On Aug 24, 2004, at 8:42 PM, Boehm, Hans wrote:

> Presumably you can still move the size computation out of
> loops if you pass it as a parameter?  Similarly for the finalizer
> lookup?

That is possible, but there are trade-offs - we'd have to be sure that 
it really is a win. Possible disadvantages include:

- Increased code size due to the extra code needed to prepare the 

- Increased dependence between compiled code and the layout of 
vtables/class objects in the runtime. This would work against us if we 
want to make changes in the future.

> I'm worried about all of this because my impression is that
> the allocation path is one of the major places we currently
> lose substantial amounts of performance relative to standard JVMs.
> (I know we are substantially slower here; I only have anecdotal
> evidence that it's important, but I think it is.)

Yeah, its certainly important, and we should optimize wherever 
possible.
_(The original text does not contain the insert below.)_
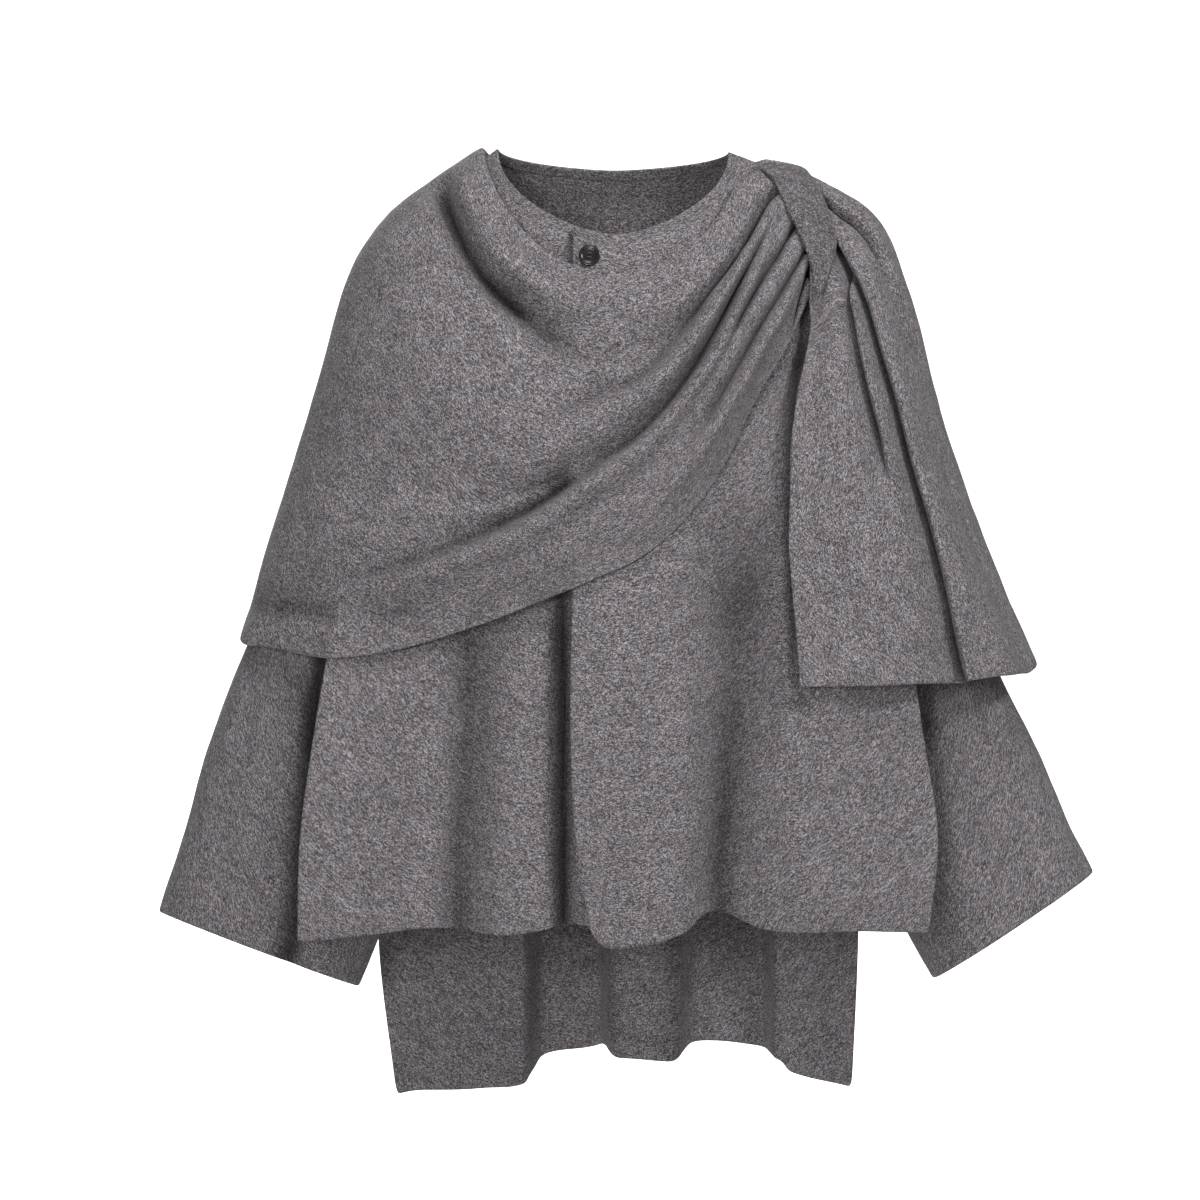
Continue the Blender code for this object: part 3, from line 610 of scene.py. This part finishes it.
def settle(points, under, share):
    # draws the cloth back, by its share, until it rests on what lies behind it, and never into it
    room = roomBehind(points, under)
    drawn = np.where(np.isnan(room), 0, np.clip(room - shawl["rest"], 0, shawl["restMost"]))[..., None]
    points[..., 1] += soften(drawn, shawl["restBlur"])[..., 0] * share
    for _ in range(3):
        inside = np.fmax(shawl["rest"] - roomBehind(points, under), 0)
        points[..., 1] -= np.maximum(soften(inside[..., None], shawl["pushBlur"])[..., 0], inside)


def squareTo(points, closed=False):
    # directions square to the sheet; on a tube the last column lies on the first
    if closed:
        points = np.concatenate([points[:, -2:-1], points, points[:, 1:2]], axis=1)
    normal = unit(np.cross(np.gradient(points, axis=1), np.gradient(points, axis=0)))
    return normal[:, 1:-1] if closed else normal


def unevenness(points, seed, closed=False):
    # a soft, uneven lie of the cloth
    shift = Vector((seed * 3.1, seed * 1.7, 0))
    lift = [noise.fractal(Vector(point) / knit["rippleSize"] + shift, *knit["rippleMix"])
            for point in points.reshape(-1, 3)]
    lift = np.reshape(lift, points.shape[:2]) * knit["ripple"]
    return points + squareTo(points, closed) * lift[..., None]


def clothPlaces(points, coursesDown):
    # how far each point lies along the courses and the wales, in metres, and the width and length
    u, v = lengthAlong(points, 1), lengthAlong(points, 0)
    width, length = u[:, -1].max(), v[-1].max()
    if coursesDown:
        places = np.stack([v - v[[len(v) // 2]], -u], -1)
    else:
        places = np.stack([u - u[:, [points.shape[1] // 2]], -v], -1)
    return places, width, length


def soften(values, times, closed=False):
    # the values smoothed over the sheet
    for _ in range(times):
        wide = np.pad(values, ((1, 1), (0, 0), (0, 0)), mode="edge")
        if closed:
            wide = np.concatenate([wide[:, -2:-1], wide, wide[:, 1:2]], axis=1)
        else:
            wide = np.pad(wide, ((0, 0), (1, 1), (0, 0)), mode="edge")
        values = (wide[:-2, 1:-1] + wide[2:, 1:-1] + wide[1:-1, :-2] + wide[1:-1, 2:]) / 4
    return values


def creaseShadeMask(points, closed):
    # how deep each point lies in a crease, from 0 to 1, as the mask for the painted shade in the creases
    normal = squareTo(points, closed)
    outward = points - points.mean(axis=1, keepdims=True) if closed else points * (1, 1, 0)
    normal *= np.sign((normal * outward).sum())
    inward = ((soften(points, knit["creaseBlur"], closed) - points) * normal).sum(-1)
    deep = soften(np.maximum(inward, 0)[..., None], 1, closed)[..., 0]
    deep[:3], deep[-3:] = deep[3], deep[-4]
    if not closed:
        deep[:, :2], deep[:, -2:] = deep[:, 2:3], deep[:, -3:-2]
    return np.clip(deep / knit["creaseDepth"], 0, 1)


def openSeam(points):
    # the first row drawn back square to its line by the gap between two sewn edges
    line = unit(np.gradient(points[0], axis=0))
    inward = points[1] - points[0]
    inward -= line * (inward * line).sum(-1, keepdims=True)
    points[0] += unit(inward) * shawl["seam"]


def makeSheet(name, node, points, closed=False, coursesDown=False,
              material="body", wall=knit["wall"]):
    # a sheet of knit round a grid of points; closed means that its last column lies on its first
    places, width, length = clothPlaces(points, coursesDown)
    countDown, countAcross = points.shape[:2]
    cloth = bmesh.new()
    uv = cloth.loops.layers.uv.new("cloth")
    used = countAcross - 1 if closed else countAcross
    verts = [[cloth.verts.new(point) for point in row[:used]] for row in points.tolist()]
    for i in range(countDown - 1):
        for j in range(countAcross - 1):
            k = (j + 1) % used
            face = cloth.faces.new((verts[i][j], verts[i + 1][j], verts[i + 1][k], verts[i][k]))
            face.smooth = True
            corners = ((i, j), (i + 1, j), (i + 1, j + 1), (i, j + 1))
            for loop, corner in zip(face.loops, corners):
                loop[uv].uv = places[corner]
    mesh = bpy.data.meshes.new(name)
    cloth.to_mesh(mesh)
    cloth.free()
    # the crease attribute carries the mask for the painted shade in the creases
    crease = mesh.attributes.new("crease", "FLOAT", "POINT")
    crease.data.foreach_set("value", creaseShadeMask(points, closed)[:, :used].ravel())
    mesh.materials.append(knitMaterials[material])
    sheet = bpy.data.objects.new(name, mesh)
    bpy.context.scene.collection.objects.link(sheet)
    thick = sheet.modifiers.new("wall", "SOLIDIFY")
    thick.thickness = wall
    thick.offset = 0.0
    soft = sheet.modifiers.new("soft", "SUBSURF")
    soft.levels = 1
    soft.render_levels = 1
    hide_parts(node)
    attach(sheet, "root")
    print(f"{name}: {countDown} by {countAcross} points, cut {width:.3f} by {length:.3f} m")


# shader nodes

def plug(tree, node, inputs):
    # links each input from a socket, or sets it to a value
    for name, value in inputs.items():
        if isinstance(value, bpy.types.NodeSocket):
            tree.links.new(value, node.inputs[name])
        else:
            node.inputs[name].default_value = value


def addNode(tree, kind, inputs, **settings):
    # adds a node at the end of the row, and gives back its outputs
    made = tree.nodes.new("ShaderNode" + kind)
    made.location = (190 * len(tree.nodes), 0)
    for name, value in settings.items():
        setattr(made, name, value)
    plug(tree, made, inputs)
    return made.outputs


def calc(tree, operation, *values):
    return addNode(tree, "Math", dict(enumerate(values)), operation=operation)[0]


def scaled(tree, colour, factor):
    return addNode(tree, "VectorMath", {0: colour, "Scale": factor}, operation="SCALE")[0]


def spread(tree, value, low, high, to):
    inputs = {"Value": value, "From Min": low, "From Max": high, "To Min": to[0], "To Max": to[1]}
    return addNode(tree, "MapRange", inputs)[0]


def blend(tree, factor, a, b, kind="MIX"):
    return addNode(tree, "Mix", {0: factor, 6: a, 7: b}, data_type="RGBA", blend_type=kind)[2]


def countedIn(tree, place, size):
    # a place on the cloth, counted in features of a size (across, down)
    inputs = {0: place, 1: (1 / size[0], 1 / size[1], 1)}
    return addNode(tree, "VectorMath", inputs, operation="MULTIPLY")[0]


def clothNoise(tree, place, size, detail=2.0):
    inputs = {"Vector": countedIn(tree, place, size), "Scale": 1.0, "Detail": detail, "Roughness": 0.62}
    return addNode(tree, "TexNoise", inputs, noise_dimensions="2D")[0]


def addBump(tree, height, strength, depth):
    return addNode(tree, "Bump", {"Height": height, "Strength": strength, "Distance": depth})[0]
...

Certainly we can make the allocation routines better, but I 
suspect a good chunk of allocation overhead may be due to things beyond 
just JvAllocObject - eg JITs doing better at inlining constructor calls 
(gcj calling the Object constructor is an obvious example of a missed 
optimization opportunity here, since it means we don't fully inline 
_any_ constructors).

> Is there a way to make the dynamic test for a nontrivial finalizer
> cheaper?
> I haven't followed the discussion of the BC-ABI enough.  Is there a
> way to get a dynamically set flag into the vtable?  Or can
> allocation become a method in the vtable?

Yes. With the BC-ABI, the vtables are constructed at runtime, so we can 
insert extra flags at runtime without breaking existing binaries. We 
could, say, put a field containing the length value as well as 
bit-flags like has_finalizer.

> There may be a clean way to do this, which leaves the one allocation
> procedure outside the GC.  The GC always had an inline-able fast
> allocation routine.  The problem was that this made the client code
> dependent on the GC version and gc_priv.h, since the inlined code knew 
> something
> about GC_arrays offsets.  But I would really like to make
> THREAD_LOCAL_ALLOC the default (and perhaps only real option)
> in the next major GC version.  In that case,
> the inlined code only needs to know about thread-local allocation
> buffers whose layout we could probably freeze, and which are much
> more self-contained.  I'll think about it.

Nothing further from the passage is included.